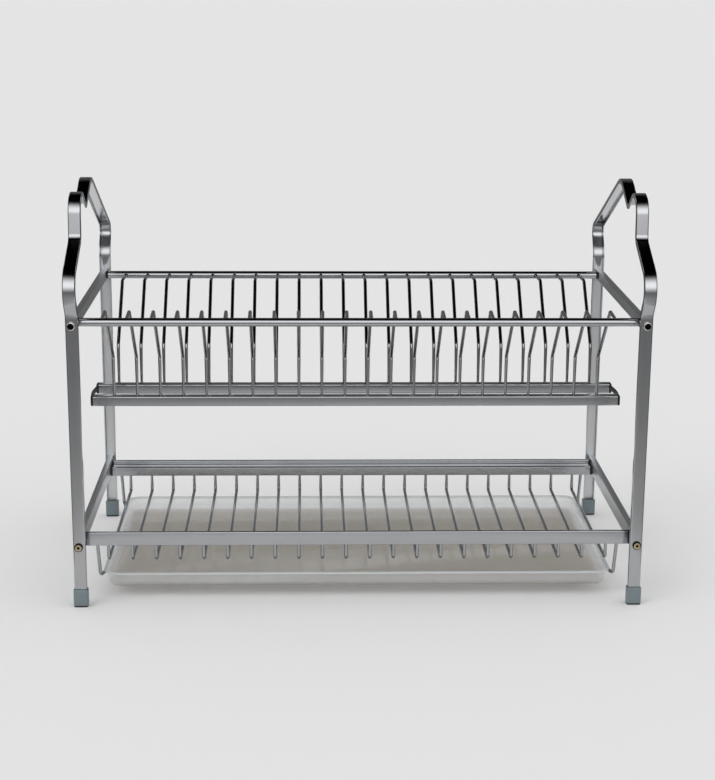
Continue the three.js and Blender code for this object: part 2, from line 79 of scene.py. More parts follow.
# %% [markdown]
# ## Camera
# The photograph was taken from a little above, with the lens of a short telephoto: the front and rear
# wires nearly line up, and the sides hardly spread. The place and the three angles were solved from the
# drainer's own straight lines. The lens is given for a sensor of 36 mm on the picture's long side.

# %% Camera
CAMERA_PLACE = (-0.0505, -1.7096, 0.6182)
CAMERA_HEADING, CAMERA_TILT, CAMERA_ROLL = -1.754, 14.33, 0.377
CAMERA_LENS, CAMERA_SENSOR = 78.97, 36

camera = add_object("camera", bpy.data.cameras.new("camera"))
bpy.context.scene.camera = camera
camera.data.lens = CAMERA_LENS
camera.data.sensor_width = CAMERA_SENSOR
camera.matrix_world = (
    Matrix.Translation(CAMERA_PLACE)
    @ Matrix.Rotation(math.radians(CAMERA_HEADING), 4, "Z")
    @ Matrix.Rotation(math.radians(90 - CAMERA_TILT), 4, "X")
    @ Matrix.Rotation(math.radians(CAMERA_ROLL), 4, "Z")
)
bpy.context.scene.view_settings.view_transform = "Standard"
print("camera: lens", CAMERA_LENS, "mm, tilted down by", CAMERA_TILT, "degrees")

# %% [markdown]
# ## Shapes
# Nearly everything here is a section on a path. A section is a list of corners that `rounded` eases, as
# an extrusion die or a file does. Real edges are never perfectly sharp, and the small radii are what
# catches the light. Subdivision could round them too, but arcs keep the exact sizes.

# %% Sections
ARC_STEP = math.radians(15)


def rounded(corners, radius):
    """An outline with an arc at each corner. Radius is one number, or one for each corner."""
    radii = radius if isinstance(radius, list) else [radius] * len(corners)
    points = []
    for i, corner in enumerate(corners):
        here = Vector(corner)
        before = (Vector(corners[i - 1]) - here).normalized()
        after = (Vector(corners[(i + 1) % len(corners)]) - here).normalized()
        half = before.angle(after) / 2
        centre = here + (before + after).normalized() * radii[i] / math.sin(half)
        start = here + before * radii[i] / math.tan(half) - centre
        finish = here + after * radii[i] / math.tan(half) - centre
        swing = start.angle_signed(finish)
        steps = max(2, math.ceil(abs(swing) / ARC_STEP))
        for k in range(steps + 1):
            points.append(centre + Matrix.Rotation(-swing * k / steps, 2) @ start)
    return points


def rectangle(width, height):
    """The corners of a centred rectangle, counterclockwise."""
    x, y = width / 2, height / 2
    return [(-x, -y), (x, -y), (x, y), (-x, y)]


def block(width, height, radius, inset=0):
    """A centred rectangle with round corners, drawn in by inset on every side."""
    return rounded(rectangle(width - 2 * inset, height - 2 * inset), radius - inset)


def circle(radius, sides):
    """A round outline, counterclockwise."""
    turns = [2 * math.pi * i / sides for i in range(sides)]
    return [Vector((radius * math.cos(turn), radius * math.sin(turn))) for turn in turns]


print("points in an eased rectangle:", len(block(12, 5, 1)))
# %% [markdown]
# A shape is a skin over rings of points: the section's ring at each station of a path. A station says
# where it is and which way the section's two axes point. A pipe is a skin that runs out along the outside
# and comes back along the bore.

# %% Skins and sweeps
def skin(rings, closed=False):
    """Vertices and faces over rings of points. A closed skin joins its last ring to its first."""
    count = len(rings[0])
    vertices = [point for ring in rings for point in ring]
    total = len(vertices)
    faces = [] if closed else [tuple(reversed(range(count))), tuple(range(total - count, total))]
    for low in range(0, total if closed else total - count, count):
        high = (low + count) % total
        for i in range(count):
            j = (i + 1) % count
            faces.append((low + i, low + j, high + j, high + i))
    return vertices, faces


def section_rings(section, stations):
    """The section's points at each station."""
    return [[place + across * p[0] + out * p[1] for p in section] for place, across, out in stations]


def straight(section, axis, start, finish, centre, bore=None):
    """A straight length along X, Y or Z. Centre is the section's middle in the other two axes."""
    across, out = {"X": (Y, Z), "Y": (Z, X), "Z": (X, Y)}[axis]
    along = {"X": X, "Y": Y, "Z": Z}[axis]
    base = across * centre[0] + out * centre[1]
    stations = [(base + along * reach, across, out) for reach in (start, finish)]
    rings = section_rings(section, stations)
    if bore:
        return skin(rings + section_rings(bore, stations)[::-1], closed=True)
    return skin(rings)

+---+

Extract all of the data shown above without alteration.

### RESULT OF THIS TASK:
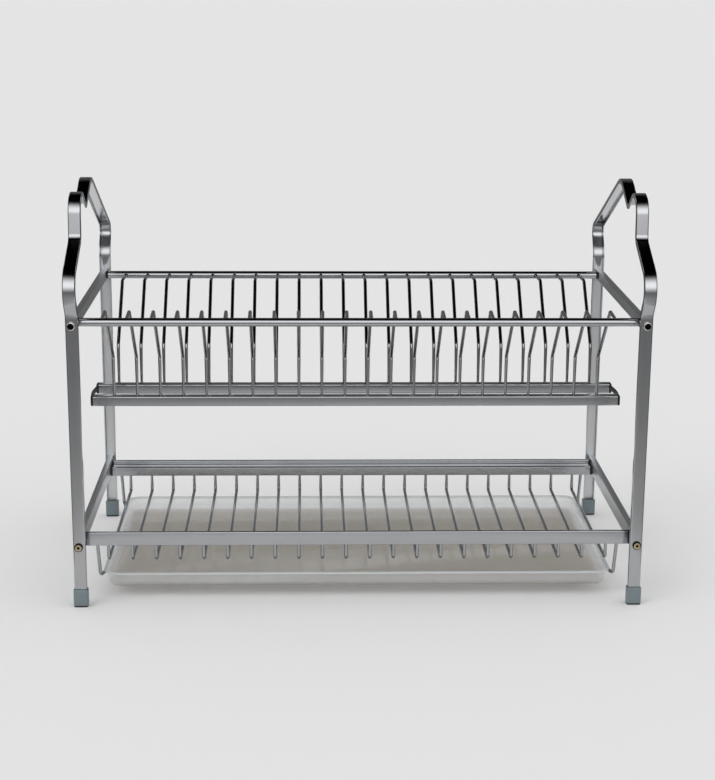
Continue the three.js and Blender code for this object: part 2, from line 79 of scene.py. More parts follow.
# %% [markdown]
# ## Camera
# The photograph was taken from a little above, with the lens of a short telephoto: the front and rear
# wires nearly line up, and the sides hardly spread. The place and the three angles were solved from the
# drainer's own straight lines. The lens is given for a sensor of 36 mm on the picture's long side.

# %% Camera
CAMERA_PLACE = (-0.0505, -1.7096, 0.6182)
CAMERA_HEADING, CAMERA_TILT, CAMERA_ROLL = -1.754, 14.33, 0.377
CAMERA_LENS, CAMERA_SENSOR = 78.97, 36

camera = add_object("camera", bpy.data.cameras.new("camera"))
bpy.context.scene.camera = camera
camera.data.lens = CAMERA_LENS
camera.data.sensor_width = CAMERA_SENSOR
camera.matrix_world = (
    Matrix.Translation(CAMERA_PLACE)
    @ Matrix.Rotation(math.radians(CAMERA_HEADING), 4, "Z")
    @ Matrix.Rotation(math.radians(90 - CAMERA_TILT), 4, "X")
    @ Matrix.Rotation(math.radians(CAMERA_ROLL), 4, "Z")
)
bpy.context.scene.view_settings.view_transform = "Standard"
print("camera: lens", CAMERA_LENS, "mm, tilted down by", CAMERA_TILT, "degrees")

# %% [markdown]
# ## Shapes
# Nearly everything here is a section on a path. A section is a list of corners that `rounded` eases, as
# an extrusion die or a file does. Real edges are never perfectly sharp, and the small radii are what
# catches the light. Subdivision could round them too, but arcs keep the exact sizes.

# %% Sections
ARC_STEP = math.radians(15)


def rounded(corners, radius):
    """An outline with an arc at each corner. Radius is one number, or one for each corner."""
    radii = radius if isinstance(radius, list) else [radius] * len(corners)
    points = []
    for i, corner in enumerate(corners):
        here = Vector(corner)
        before = (Vector(corners[i - 1]) - here).normalized()
        after = (Vector(corners[(i + 1) % len(corners)]) - here).normalized()
        half = before.angle(after) / 2
        centre = here + (before + after).normalized() * radii[i] / math.sin(half)
        start = here + before * radii[i] / math.tan(half) - centre
        finish = here + after * radii[i] / math.tan(half) - centre
        swing = start.angle_signed(finish)
        steps = max(2, math.ceil(abs(swing) / ARC_STEP))
        for k in range(steps + 1):
            points.append(centre + Matrix.Rotation(-swing * k / steps, 2) @ start)
    return points


def rectangle(width, height):
    """The corners of a centred rectangle, counterclockwise."""
    x, y = width / 2, height / 2
    return [(-x, -y), (x, -y), (x, y), (-x, y)]


def block(width, height, radius, inset=0):
    """A centred rectangle with round corners, drawn in by inset on every side."""
    return rounded(rectangle(width - 2 * inset, height - 2 * inset), radius - inset)


def circle(radius, sides):
    """A round outline, counterclockwise."""
    turns = [2 * math.pi * i / sides for i in range(sides)]
    return [Vector((radius * math.cos(turn), radius * math.sin(turn))) for turn in turns]


print("points in an eased rectangle:", len(block(12, 5, 1)))
# %% [markdown]
# A shape is a skin over rings of points: the section's ring at each station of a path. A station says
# where it is and which way the section's two axes point. A pipe is a skin that runs out along the outside
# and comes back along the bore.

# %% Skins and sweeps
def skin(rings, closed=False):
    """Vertices and faces over rings of points. A closed skin joins its last ring to its first."""
    count = len(rings[0])
    vertices = [point for ring in rings for point in ring]
    total = len(vertices)
    faces = [] if closed else [tuple(reversed(range(count))), tuple(range(total - count, total))]
    for low in range(0, total if closed else total - count, count):
        high = (low + count) % total
        for i in range(count):
            j = (i + 1) % count
            faces.append((low + i, low + j, high + j, high + i))
    return vertices, faces


def section_rings(section, stations):
    """The section's points at each station."""
    return [[place + across * p[0] + out * p[1] for p in section] for place, across, out in stations]


def straight(section, axis, start, finish, centre, bore=None):
    """A straight length along X, Y or Z. Centre is the section's middle in the other two axes."""
    across, out = {"X": (Y, Z), "Y": (Z, X), "Z": (X, Y)}[axis]
    along = {"X": X, "Y": Y, "Z": Z}[axis]
    base = across * centre[0] + out * centre[1]
    stations = [(base + along * reach, across, out) for reach in (start, finish)]
    rings = section_rings(section, stations)
    if bore:
        return skin(rings + section_rings(bore, stations)[::-1], closed=True)
    return skin(rings)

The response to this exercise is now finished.